Thoughts on hosting a singing workshop
Dec. 6th, 2010 01:55 pm![[personal profile]](https://www.dreamwidth.org/img/silk/identity/user.png)
Yesterday I hosted a Balkan singing workshop. My cat prowled around a lot (which I expected) and yowled a lot (which I did not). I felt like the embarrassed parent of a noisy toddler. Fortunately cats, unlike toddlers, can be put outside, even on a cold day. Also, I offered to take the teacher, Daniela Ivanova, out to dinner afterward, but her husband overrode my protests and paid the bill instead.
jesse_the_k recently posted about the mantra she came away with after reading one of my articles. Her version is "I am doing the perfect thing!"
Lying in bed last night, trying to calm my intense embarrassment, I took her words and changed them to, "It went perfectly!" And it worked.

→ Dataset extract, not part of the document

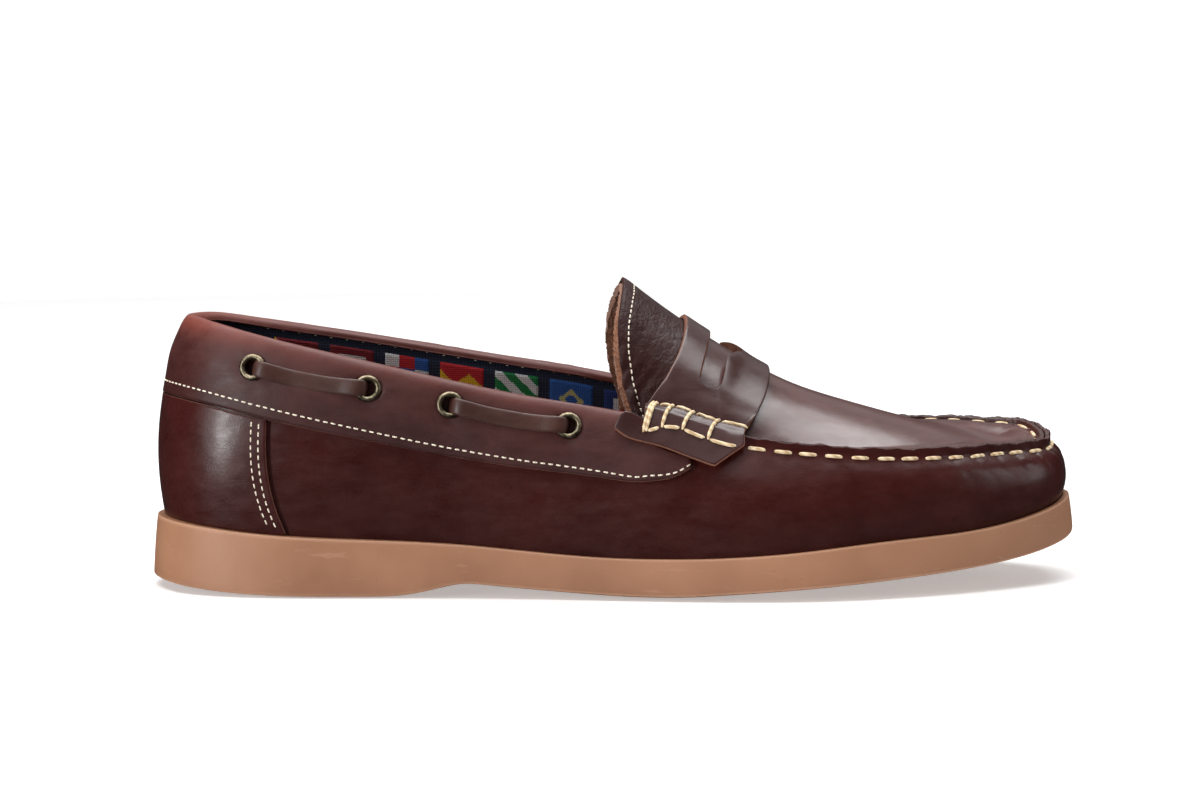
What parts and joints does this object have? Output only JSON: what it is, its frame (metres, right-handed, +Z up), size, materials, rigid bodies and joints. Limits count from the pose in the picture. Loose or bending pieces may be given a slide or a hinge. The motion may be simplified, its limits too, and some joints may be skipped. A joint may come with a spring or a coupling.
{
  "type": "boat shoe",
  "caption": "Slip-on leather boat shoe for the right foot, with a hand-sewn raised toe seam, saddle strap, laced padded collar and rubber sole.",
  "frame": {"origin": "centre of the shoe's bounding box, on the floor it stands on", "axes": "+X towards the toe, +Y to the inner (medial) side, +Z up"},
  "size_m": [0.294, 0.1014, 0.0971],
  "materials": {
    "upper_leather": "waxed burgundy-brown pull-up leather, satin",
    "strap_leather": "the same leather, smoother, with a grey sheen",
    "lining": "dark navy padded woven lining",
    "woven_patches": "woven ribbon patches in blocks of colour",
    "suede": "tan split suede with a raw edge",
    "sock_leather": "tan leather sock, matt",
    "sole_rubber": "caramel rubber, satin",
    "eyelet_brass": "antique brass, satin",
    "lace_leather": "rawhide thong, matt",
    "thread": "waxed cream thread"
  },
  "bodies": {
    "root": {"outsole": "sole_rubber", "insole": "sock_leather", "upper": "upper_leather", "apron": "upper_leather", "tongue": "upper_leather", "heel_counter": "upper_leather", "collar": "upper_leather", "strap": "strap_leather", "eyelet_outer_1": "eyelet_brass", "eyelet_outer_2": "eyelet_brass", "eyelet_outer_3": "eyelet_brass", "eyelet_outer_4": "eyelet_brass", "eyelet_inner_1": "eyelet_brass", "eyelet_inner_2": "eyelet_brass", "eyelet_inner_3": "eyelet_brass", "eyelet_inner_4": "eyelet_brass", "lace_outer_rear": "lace_leather", "lace_outer_front": "lace_leather", "lace_inner_rear": "lace_leather", "lace_inner_front": "lace_leather"}
  },
  "joints": []
}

Yesterday I hosted a Balkan singing workshop. Everyone who said they'd come showed up. We had 11 people, which is a comfortable size for my living room. We worked on four beautiful, interesting songs. On my own behalf, I can't say "learned" yet, but I'll get there. It looked like everyone had a good time. I certainly did.
Thanks,
jesse_the_k, for reflecting my words back to me in a new way!
I've been thinking about the workshop in relation to an article
jesse_the_k linked to, The Tyranny of Structurelessness. (What can I say, I'm her newest fan!) The workshop came about because Daniela and I have met and gotten along well at past events. I mentioned to her that I'd like to have a singing workshop sometime, then she emailed me with some dates, then I posted it to my singing group and another mailing list, and ta-da! it happened.
Yes, friendship creates power. Also, being willing to step into the unknown and take ownership of an event creates power. The article talks about the problems with structuring groups around friendship. What I'm seeing is that many events wouldn't happen at all without the combination of agency and support that friendship, or at least cordial respect, creates. Perhaps the difference is that the article talks about larger political groups, and I'm talking about smaller recreational ones.
Still, I didn't know, growing up, that I could create an event simply with imagination and the help of friends. That's worth knowing.
![[personal profile]](https://www.dreamwidth.org/img/silk/identity/user.png)
Lying in bed last night, trying to calm my intense embarrassment, I took her words and changed them to, "It went perfectly!" And it worked.
Yesterday I hosted a Balkan singing workshop. Everyone who said they'd come showed up. We had 11 people, which is a comfortable size for my living room. We worked on four beautiful, interesting songs. On my own behalf, I can't say "learned" yet, but I'll get there. It looked like everyone had a good time. I certainly did.
Thanks,
![[personal profile]](https://www.dreamwidth.org/img/silk/identity/user.png)
I've been thinking about the workshop in relation to an article
![[personal profile]](https://www.dreamwidth.org/img/silk/identity/user.png)
Yes, friendship creates power. Also, being willing to step into the unknown and take ownership of an event creates power. The article talks about the problems with structuring groups around friendship. What I'm seeing is that many events wouldn't happen at all without the combination of agency and support that friendship, or at least cordial respect, creates. Perhaps the difference is that the article talks about larger political groups, and I'm talking about smaller recreational ones.
Still, I didn't know, growing up, that I could create an event simply with imagination and the help of friends. That's worth knowing.
no subject
Date: 2010-12-06 11:47 pm (UTC)I adore Balkan music — although it wants the same perfection demanded by Bach or Britten, its novel minor scales are unsettling enough to permit me (as a listener) to enjoy them from the hearts and diaphragms of amateur choristers.
One of the happier cultural institutions of second wave feminism were amateur feminist choirs. Some of them foundered because of the lines between choir-director-as-friendly-leader vs. choir-director-as-power-hungry-tyrant vs. choir-director-as-paid-part-time-worker. Madison's choir, Womonong, lasted from 1975 − 2000. Some Googling shows me that the Sister Singers Network provides skill-sharing and an exceptionally non-heirarchichal governing structure (spokes & hubs) and continues its work nationally.
Before I became ill, I played rhythm guitar and sang alto in the sort of bands that lead the crowd singing at your local rally, as well as weekends at the coffeeshop.
no subject
Date: 2010-12-07 02:39 am (UTC)Yay Balkan music! Listening to amateurs does have painful points, but singing as amateurs is fantastic. Ecstatic, in the old sense of that word.
My group is mixed men & women, so I'm not sure we qualify as a feminist choir. I'm not sure what it would take to qualify, actually. We do think men & women are equal. We don't sing explicitly feminist material.
I notice occasional tension between friendly and being a leader. Because I defer to some members' musical experience, at times I have to push back when they try to take over, say, time management as well. It does seem to be working out overall, to my joy.